Tour à tour contestataire, provocatrice ou attachante, la Section Nique Tout évoque son quotidien et la rue de façon plus posée, en affûtant les mots et leurs sons. "On est à l'image de la vie, entre deux feux. Nos vies, elle ne sont ni pourries, ni joyeuses, mais c'est un mix des deux" dira la F.F. Et si la thématique demeure constante depuis "Si Dieu Veut", c'est bien que leur vie n'a pas changé et reflète leur monde cru. Hommage aux proches ("Les miens m'ont dit"), ou ode à la nuit ("Tonight"), prendre le micro n'est jamais un acte gratuit pour la F.F. Sa force est de parvenir à mélanger mélancolie, rage, humour et espoir.

Musicalement, l'album repousse plus loin les frontières du genre. Pone sculpte des sonorités différentes et novatrices, aux effets lancinants avec un côté minimal et entêtant, et aux influences eighties. DJ Djel déploie avec brio toute sa dextérité en matière de scratchs, composant même un titre (le freestyle final), le Rat Luciano en signe cinq. "Il y a toujours un son F.F., ce qui fait que ça se ressemble, même si les tempos se sont accélérés, parce qu'on voulait un truc qui prenne les gens. On essaye plutôt de surprendre."

On notera des featurings issus du clan: Troisième Oeil, Costello, Le Venin, "des gens qui ont toujours été là, depuis le début de l'aventure de la Fonky Family" et Faby, pour les choeurs féminins.

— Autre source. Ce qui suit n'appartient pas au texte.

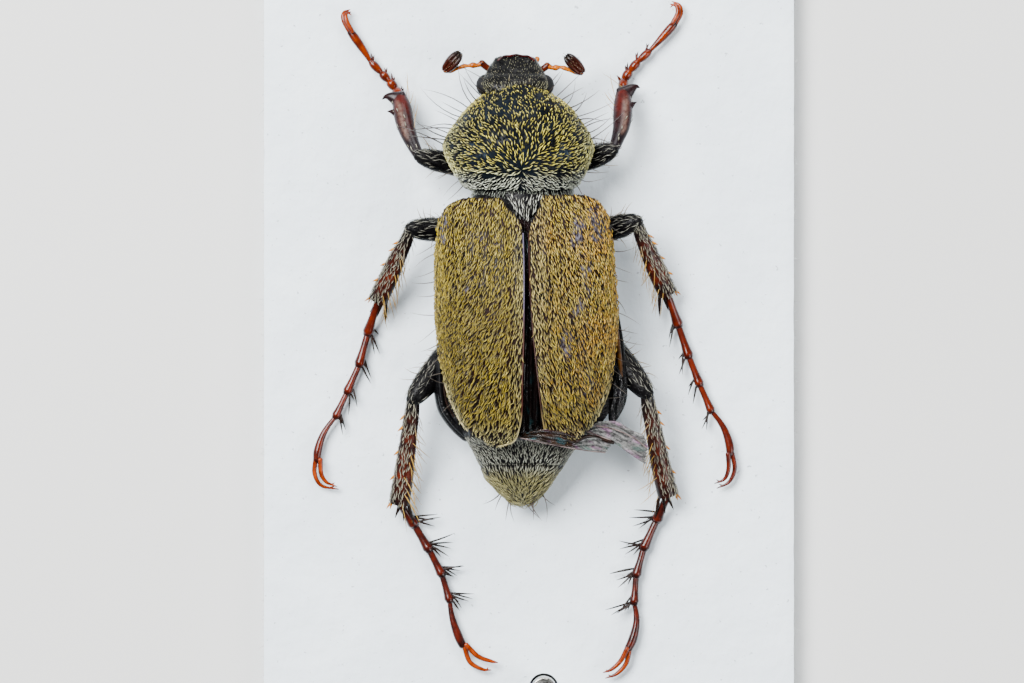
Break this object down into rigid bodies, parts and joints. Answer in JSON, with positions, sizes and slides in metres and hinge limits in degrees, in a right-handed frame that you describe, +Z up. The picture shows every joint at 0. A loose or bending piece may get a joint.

Mais laissons-leur le mot de la fin: "Pour vraiment comprendre F.F., il faut écouter l'album, il y a plein de morceaux qui ont des touches et des couleurs différentes, ils dégagent tous quelque chose de particulier. On fait de la musique pour prendre notre pied, et puis ça donne ce que ça donne. A l'arrivée, on n'a pas des morceaux de 3 minutes 40 bien structurés avec des refrains qui ressemblent d'ores et déjà à des singles, on ne travaille pas dans cette optique là."